Objective –
Every line in the listing is to be echoed verbatim.

Data block –
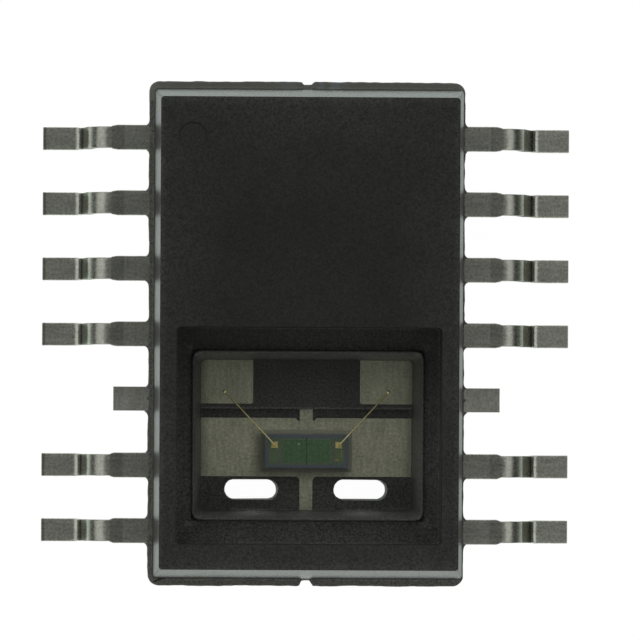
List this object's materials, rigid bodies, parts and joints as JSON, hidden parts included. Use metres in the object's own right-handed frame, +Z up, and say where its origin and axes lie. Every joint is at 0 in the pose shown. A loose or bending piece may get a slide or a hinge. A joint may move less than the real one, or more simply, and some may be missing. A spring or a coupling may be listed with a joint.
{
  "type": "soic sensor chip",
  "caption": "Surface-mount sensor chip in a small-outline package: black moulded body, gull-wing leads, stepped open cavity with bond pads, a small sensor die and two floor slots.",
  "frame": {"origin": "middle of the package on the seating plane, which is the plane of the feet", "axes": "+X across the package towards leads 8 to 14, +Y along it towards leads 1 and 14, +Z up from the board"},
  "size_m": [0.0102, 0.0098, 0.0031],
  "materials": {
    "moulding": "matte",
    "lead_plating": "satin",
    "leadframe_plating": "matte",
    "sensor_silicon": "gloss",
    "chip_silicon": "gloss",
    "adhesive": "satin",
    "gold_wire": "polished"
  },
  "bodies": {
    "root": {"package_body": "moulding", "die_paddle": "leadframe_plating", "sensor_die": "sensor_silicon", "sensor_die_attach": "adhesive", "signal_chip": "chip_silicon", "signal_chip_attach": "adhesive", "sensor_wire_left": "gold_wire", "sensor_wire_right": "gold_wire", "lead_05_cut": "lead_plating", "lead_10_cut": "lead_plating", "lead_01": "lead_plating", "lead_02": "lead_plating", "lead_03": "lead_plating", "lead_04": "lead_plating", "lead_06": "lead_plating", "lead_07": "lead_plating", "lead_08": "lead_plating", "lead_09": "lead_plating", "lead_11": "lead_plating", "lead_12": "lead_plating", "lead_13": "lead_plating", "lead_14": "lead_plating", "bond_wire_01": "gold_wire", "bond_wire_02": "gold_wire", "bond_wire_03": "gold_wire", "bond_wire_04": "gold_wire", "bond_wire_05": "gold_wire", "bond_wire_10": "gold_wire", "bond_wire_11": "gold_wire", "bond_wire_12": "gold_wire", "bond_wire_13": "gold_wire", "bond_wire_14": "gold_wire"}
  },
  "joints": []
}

Exercise solution –
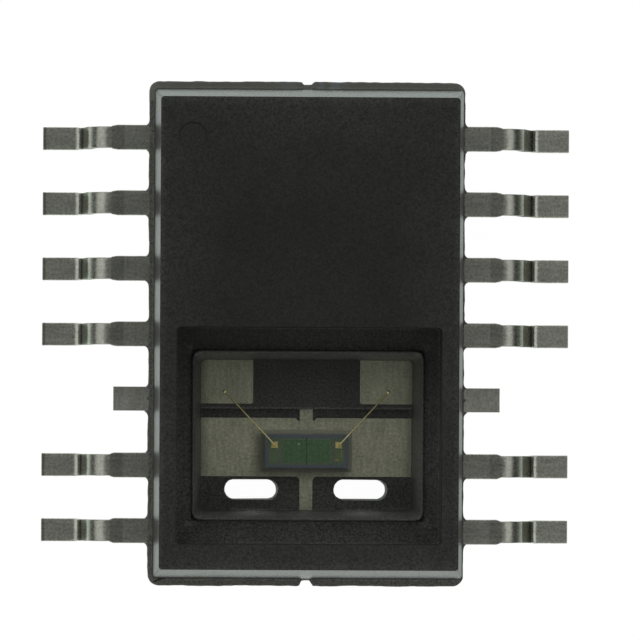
List this object's materials, rigid bodies, parts and joints as JSON, hidden parts included. Use metres in the object's own right-handed frame, +Z up, and say where its origin and axes lie. Every joint is at 0 in the pose shown. A loose or bending piece may get a slide or a hinge. A joint may move less than the real one, or more simply, and some may be missing. A spring or a coupling may be listed with a joint.
{
  "type": "soic sensor chip",
  "caption": "Surface-mount sensor chip in a small-outline package: black moulded body, gull-wing leads, stepped open cavity with bond pads, a small sensor die and two floor slots.",
  "frame": {"origin": "middle of the package on the seating plane, which is the plane of the feet", "axes": "+X across the package towards leads 8 to 14, +Y along it towards leads 1 and 14, +Z up from the board"},
  "size_m": [0.0102, 0.0098, 0.0031],
  "materials": {
    "moulding": "matte",
    "lead_plating": "satin",
    "leadframe_plating": "matte",
    "sensor_silicon": "gloss",
    "chip_silicon": "gloss",
    "adhesive": "satin",
    "gold_wire": "polished"
  },
  "bodies": {
    "root": {"package_body": "moulding", "die_paddle": "leadframe_plating", "sensor_die": "sensor_silicon", "sensor_die_attach": "adhesive", "signal_chip": "chip_silicon", "signal_chip_attach": "adhesive", "sensor_wire_left": "gold_wire", "sensor_wire_right": "gold_wire", "lead_05_cut": "lead_plating", "lead_10_cut": "lead_plating", "lead_01": "lead_plating", "lead_02": "lead_plating", "lead_03": "lead_plating", "lead_04": "lead_plating", "lead_06": "lead_plating", "lead_07": "lead_plating", "lead_08": "lead_plating", "lead_09": "lead_plating", "lead_11": "lead_plating", "lead_12": "lead_plating", "lead_13": "lead_plating", "lead_14": "lead_plating", "bond_wire_01": "gold_wire", "bond_wire_02": "gold_wire", "bond_wire_03": "gold_wire", "bond_wire_04": "gold_wire", "bond_wire_05": "gold_wire", "bond_wire_10": "gold_wire", "bond_wire_11": "gold_wire", "bond_wire_12": "gold_wire", "bond_wire_13": "gold_wire", "bond_wire_14": "gold_wire"}
  },
  "joints": []
}